The Council trend of more of the same continued last week, sorry, the same results after all.
On Tuesday we voted for more unbudgeted spend to expedite our Freedom Camping bylaw review. How anyone could imagine that we are going to be plagued with Freedom Campers over the next 12 months to 2 years is beyond me. Even if we were to experience previous levels by some magical doing, what projects should we chop from the work program to cover the $60 000 of unbudgeted spend?
The trouble with all this ad-hoc spending is that we are not weighting projects in any order of priority and we have no idea what other projects are being impacted (if we are not lifting the debt cap as claimed). As we would if the spend was allocated during an Annual Plan or Long Term Plan process.
The issue of Freedom Camping was a Government created one, and it requires the Government to sort it out. At the very least, the situation of non-self-contained vehicles and their rights needs to be addressed.
Undeterred, Thursday’s meeting also more unbudgeted spend allocated. This time, to consult the populace about permanently chlorinating our water supplies. Although this agenda was conspicuously quiet about the amount of unbudgeted spend required, when I asked what figure we are talking about Richard Kirby assured me it was only $15 000 to $20 000 at the outside.
Interestingly, every other time we talk about a public consultation the figure always seems to come back as at least $80 000. I guess it is not without expectation that the man who assured us the dam would not go over $83 million might have underestimated the cost of public consultation in this instance. I look forward to receiving the cost post consultation. If Mr. Kirby is correct, then it will be interesting to hear why other consultations need to be so expensive.
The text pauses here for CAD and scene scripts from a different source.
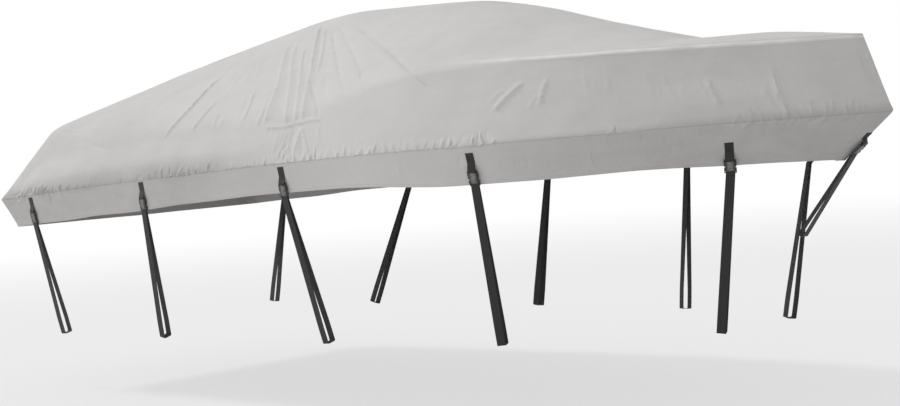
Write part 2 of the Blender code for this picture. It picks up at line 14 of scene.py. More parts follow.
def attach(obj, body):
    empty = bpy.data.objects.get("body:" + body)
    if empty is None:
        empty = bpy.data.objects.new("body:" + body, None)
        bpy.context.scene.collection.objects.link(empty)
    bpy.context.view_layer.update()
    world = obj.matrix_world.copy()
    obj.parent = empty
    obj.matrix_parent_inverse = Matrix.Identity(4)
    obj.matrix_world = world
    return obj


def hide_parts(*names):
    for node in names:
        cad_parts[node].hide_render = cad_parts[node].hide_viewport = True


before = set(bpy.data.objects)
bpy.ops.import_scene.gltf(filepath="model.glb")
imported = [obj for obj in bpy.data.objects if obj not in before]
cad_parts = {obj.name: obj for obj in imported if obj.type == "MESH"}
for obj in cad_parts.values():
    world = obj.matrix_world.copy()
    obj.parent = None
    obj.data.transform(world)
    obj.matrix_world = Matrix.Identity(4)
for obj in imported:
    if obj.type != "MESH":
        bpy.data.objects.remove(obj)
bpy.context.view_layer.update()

# ---- cloth: driving sizes, the same as the part's
LENGTH = 6.45
HALF_BEAM = 1.235
TRANSOM_SHARE = 0.932
WIDEST_SHARE = 0.403
BOW_FULLNESS = (2.29, 0.85)
GUNWALE_STERN_Z = 1.35
GUNWALE_BOW_Z = 1.537
GUNWALE_RISE = 0.045
GUNWALE_START = -0.125
SIDE_START = 0.14
TRANSOM_CORNER = (0.20, 6.0)
SHOULDER_START = 0.300
SHOULDER_END = 6.30
SHOULDER_HALF_BEAM = 1.053
SHOULDER_TRANSOM_SHARE = 0.872
STERN_TOP_Z = 1.965
SPINE_STERN_RUN = 0.05
HEM_START = 0.013
HEM_END = 6.15
HEM_HALF_BEAM = 1.215
HEM_TRANSOM_SHARE = 0.913
CLOTH = 0.0025
GUNWALE_ROUNDING = 0.04
# x, height of the shoulder and of the centre seam
SHOULDER_HEIGHTS = ((0.36, 1.81), (1.4, 1.865), (2.4, 1.88), (3.2, 1.925), (3.9, 1.963), (5.0, 1.971),
                    (6.3, 1.948))
SPINE_HEIGHTS = ((0.75, 2.147), (1.45, 2.27), (1.95, 2.35), (2.4, 2.41), (2.68, 2.4235), (2.95, 2.4162),
                 (3.65, 2.389), (3.95, 2.343), (4.58, 2.18), (5.05, 2.062), (5.22, 2.018), (5.7, 2.008),
                 (6.3, 1.948))
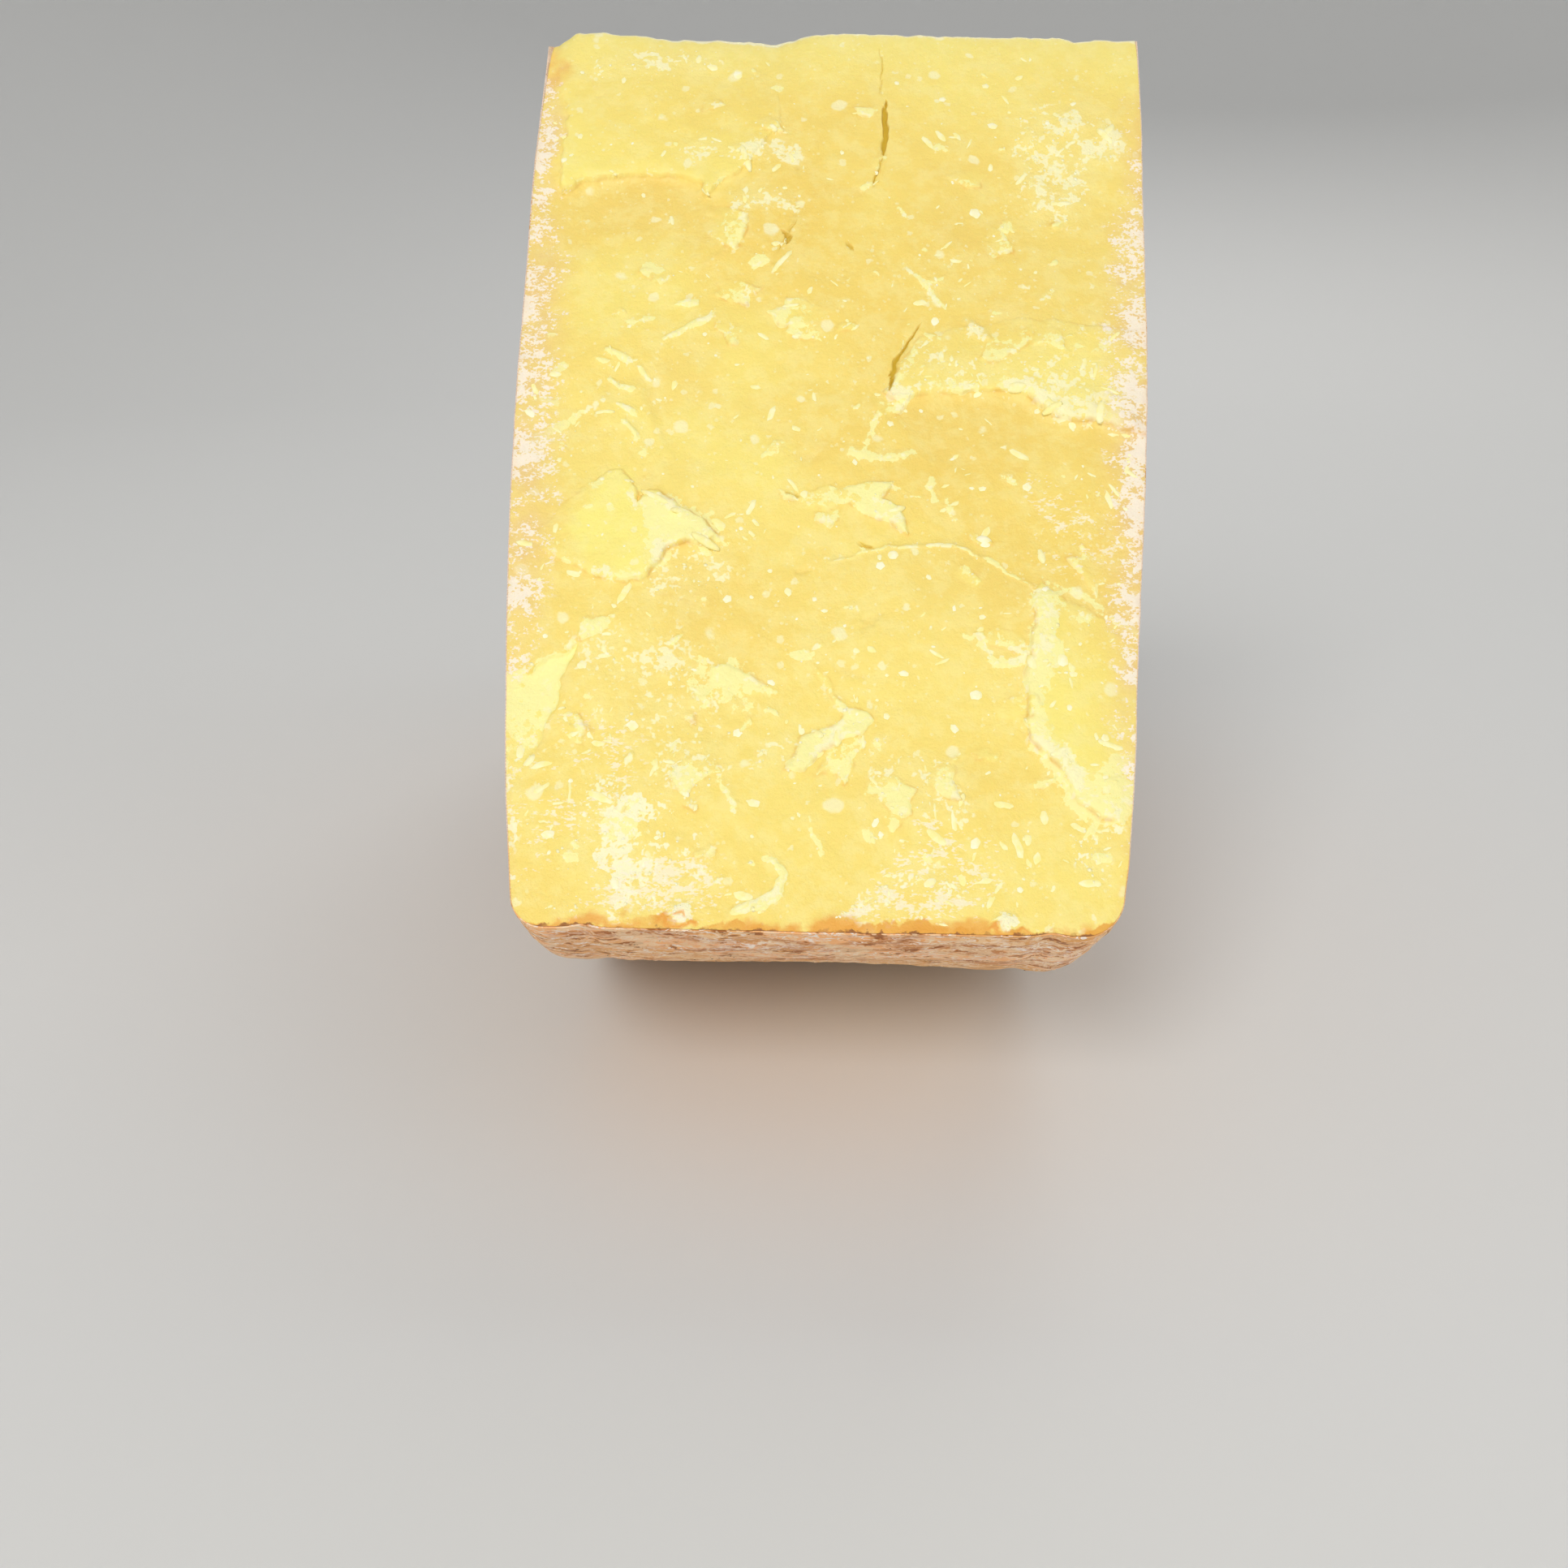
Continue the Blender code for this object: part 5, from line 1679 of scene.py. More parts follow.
@dataclass(frozen=True)
class PasteFinish:
    """The pale yellow inside, with its crumbs, powder, amber hollows and crust line, and painted shade and
    highlights at steps, in hollows and along the crest.
    """

    low: tuple = srgb(246, 214, 110)
    high: tuple = srgb(252, 228, 127)
    pale: tuple = srgb(255, 242, 168)
    crest: tuple = srgb(250, 238, 142)
    foot: tuple = srgb(252, 228, 124)
    amber: tuple = srgb(240, 207, 112)
    fresh: tuple = srgb(255, 239, 134)
    lemon: tuple = srgb(255, 247, 170)
    cream: tuple = srgb(255, 247, 198)
    powder: tuple = srgb(255, 249, 208)
    haze: tuple = srgb(255, 244, 216)
    bloom: tuple = srgb(255, 243, 226)
    blush: tuple = srgb(238, 205, 141)
    orange: tuple = srgb(234, 166, 64)
    brown: tuple = srgb(158, 102, 52)
    deep: tuple = srgb(204, 166, 30)
    rust: tuple = srgb(238, 166, 70)
    # Each kind of dot: its scale, its share, how much more in patches, size, warp and strength.
    dots: tuple = ((900.0, 0.05, 0.30, 0.34, 0.15 * MM, 0.35), (330.0, 0.10, 0.16, 0.27, 0.3 * MM, 0.55),
                   (125.0, 0.34, 0.14, 0.19, 0.45 * MM, 0.7))
    constants: tuple = (("Subsurface Weight", 0.2), ("Subsurface Radius", (1.0, 0.75, 0.4)),
                        ("Subsurface Scale", 0.9 * MM), ("Specular IOR Level", 0.38))
    bump_height: float = 0.4 * MM

    def build(self, effects: Effects) -> bpy.types.Material:
        """Makes the material.

        Args:
            effects: The shared groups.

        Returns:
            The material.
        """
        material, graph, shader, place = new_material("cheese_paste", dict(self.constants))
        colour, dry = self.colour(graph, effects, place)
        graph.set(shader["Base Color"], colour)
        rough = graph.minus(0.56, graph.times(graph.attribute("amber"), 0.13))
        graph.set(shader["Roughness"], graph.plus(rough, graph.times(dry, 0.3), clamp=True))
        loose = graph.plus(graph.attribute("powder"), graph.attribute("cream"), clamp=True)
        grain = graph.times(graph.noise(place, 1100.0, 3.0, 0.62), graph.plus(0.45, graph.times(loose, 0.35)))
        height = graph.plus(grain, graph.times(graph.noise(place, 260.0, 3.0, 0.6), 0.55))
        graph.bump(shader, height, self.bump_height)
        return material

    def colour(self, graph: Graph, effects: Effects, place: Socket) -> tuple:
        """The base colour from slow changes to small marks.

        Args:
            graph: The material's graph.
            effects: The shared groups.
            place: The Object coordinates.

        Returns:
            The colour, and the mask of all that is dry and crumbly.
        """
        slow = effects.mottle(graph, place, 14.0, 1.4)
        coats = Coats(graph, graph.mix(slow, self.low, self.high))
        from_axis = graph.attribute("from_axis")
        coats.lay(self.crest, graph.rise(from_axis, 0.03, 0.0, 0.0, 0.6))
        coats.lay(self.foot, graph.rise(from_axis, 0.12, 0.215, 0.0, 0.4))
        # Smooth amber paste, and painted shade in hollows and along some step edges.
        coats.lay(self.amber, graph.attribute("amber"), 0.6)
        coats.lay(self.fresh, graph.attribute("fresh"), 0.8)
        soft = graph.noise(place, 210.0, 4.0, 0.65)
        coats.lay(self.pale, graph.rise(soft, 0.42, 0.64, 0.0, 0.3))
        # Pale scraps, and the lips' painted highlight on their steps.
        lemon = graph.group(effects.solid_group, Place=place, Amount=graph.attribute("lemon"), Scale=460.0)
        coats.lay(self.lemon, lemon, 0.88)
        patchy = graph.rise(graph.noise(graph.stretched(place, shift=(4, 7, 2)), 34.0, 3.0), 0.40, 0.60)
        for scale, share, more, size, warp, strength in self.dots:
            chosen = graph.plus(graph.times(patchy, more), share)
            dots = graph.group(effects.specks_group, Place=place, Scale=scale, Share=chosen, Size=size,
                               Warp=warp)
            coats.lay(self.cream, dots, strength)
        coats.lay(self.pale, graph.attribute("cream"), 0.5)
        cream = effects.lacy(graph, place, graph.attribute("cream"), 270.0, 0.34)
        coats.lay(self.cream, cream, 0.85)
        coats.lay(self.pale, graph.attribute("powder"), 0.35)
        powder = effects.lacy(graph, place, graph.attribute("powder"), 300.0, 0.3)
        coats.lay(self.powder, powder, 0.9)
        slanted = graph.stretched(place, (0.55, 1.0, 1.0), (0, 0.7, 0))
        haze = effects.lacy(graph, slanted, graph.times(graph.attribute("haze"), 0.7), 620.0, 0.4)
        coats.lay(self.haze, haze, 0.75)
        bloom = self.border(graph, effects, place, coats)
        # Crack insides, and painted shade just outside the lips' edges.
        coats.lay(self.deep, graph.attribute("deep"), 0.95)
        dry = graph.math("MAXIMUM", graph.math("MAXIMUM", cream, powder), graph.math("MAXIMUM", bloom, haze))
        return coats.colour, dry

    def border(self, graph: Graph, effects: Effects, place: Socket, coats: Coats) -> Socket:
        """Lays the rind's rubbed-on bloom, the rust stains with painted shade, a painted highlight along the
        crest, and the crust line round the cut face.

        Args:
            graph: The material's graph.
            effects: The shared groups.
            place: The Object coordinates.
            coats: The colour so far.

        Returns:
            The bloom's mask.
        """
        side_gap, rim_gap = graph.attribute("side_gap"), graph.attribute("rim_gap")
        near = graph.times(graph.attribute("bloom"), graph.rise(side_gap, 14.0 * MM, 0.5 * MM, 0.04, 1.0))
        near = graph.times(near, graph.rise(graph.noise(place, 95.0, 3.0), 0.36, 0.62, 0.45, 1.15))
        coats.lay(self.blush, near, 0.8)
        streaky = graph.stretched(place, (0.85, 1.1, 1.1), (0, 0.3, 0))
        bloom = effects.lacy(graph, streaky, graph.times(near, 0.85), 560.0, 0.38)
        coats.lay(self.bloom, bloom, 0.85)
        # Rind stains, and painted warm shade just outside the lips' edges.
        coats.lay(self.rust, graph.attribute("rust"))
        # A painted highlight along the crest, in the powder colour.
        coats.lay(self.powder, graph.attribute("crest"), 0.95)
        finer = graph.times(graph.minus(graph.noise(place, 480.0, 3.0), 0.5), 4.0 * MM)
        wander = graph.plus(graph.times(graph.minus(graph.noise(place, 75.0, 3.0), 0.5), 11.0 * MM), finer)
        near_side = graph.plus(side_gap, graph.times(wander, 0.4))
        crust = graph.math("MAXIMUM", graph.rise(graph.plus(rim_gap, wander), 1.5 * MM, 0.8 * MM, 0.0, 0.85),
                           graph.rise(near_side, 1.6 * MM, 0.2 * MM, 0.0, 0.12))
        patches = graph.rise(graph.noise(place, 130.0, 2.0), 0.38, 0.56, 0.35, 1.0)
        coats.lay(self.orange, graph.times(crust, patches))
        skin = graph.rise(graph.plus(rim_gap, finer), 0.5 * MM, 0.1 * MM)
        coats.lay(self.brown, graph.times(skin, patches))
        return bloom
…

The question I had was that why are staff and some Councillors so desperate to push this through at the expense of holding a special consultation when the same staff report suggest that the Government are likely to make chlorination of public water supplies compulsory? It is absurd that we would jump ahead of the Government at our expense, when there is a high likelihood that the majority of our Community will respond against Chlorination – as Councillor Tuffnell pointed out.
Councillor Tuffnell’s concerns were that if the majority of the consultation respondents were of a negative view, where would that leave the Council given that Government were indicating it was necessary. Having been on the Council last term with Councillor Tuffnell I was surprised he didn’t recall the decision to ignore 80% or more of the submissions with regard to the funding model of the dam.
Speaking of the dam, I am looking forward to an update next week. It appears that the initial flurry of Shane Jones spending on water augmentation did not reach far from his home patch. Does he have any chump change left to throw at the Waimea irrigation dam? Time will tell.
If the Government doesn’t bail out the woeful project overruns, then the ratepayers of Tasman will be facing significant increases. Perhaps none more so than the water users on the Waimea Plains who bought one or two shares just to see them through a drought.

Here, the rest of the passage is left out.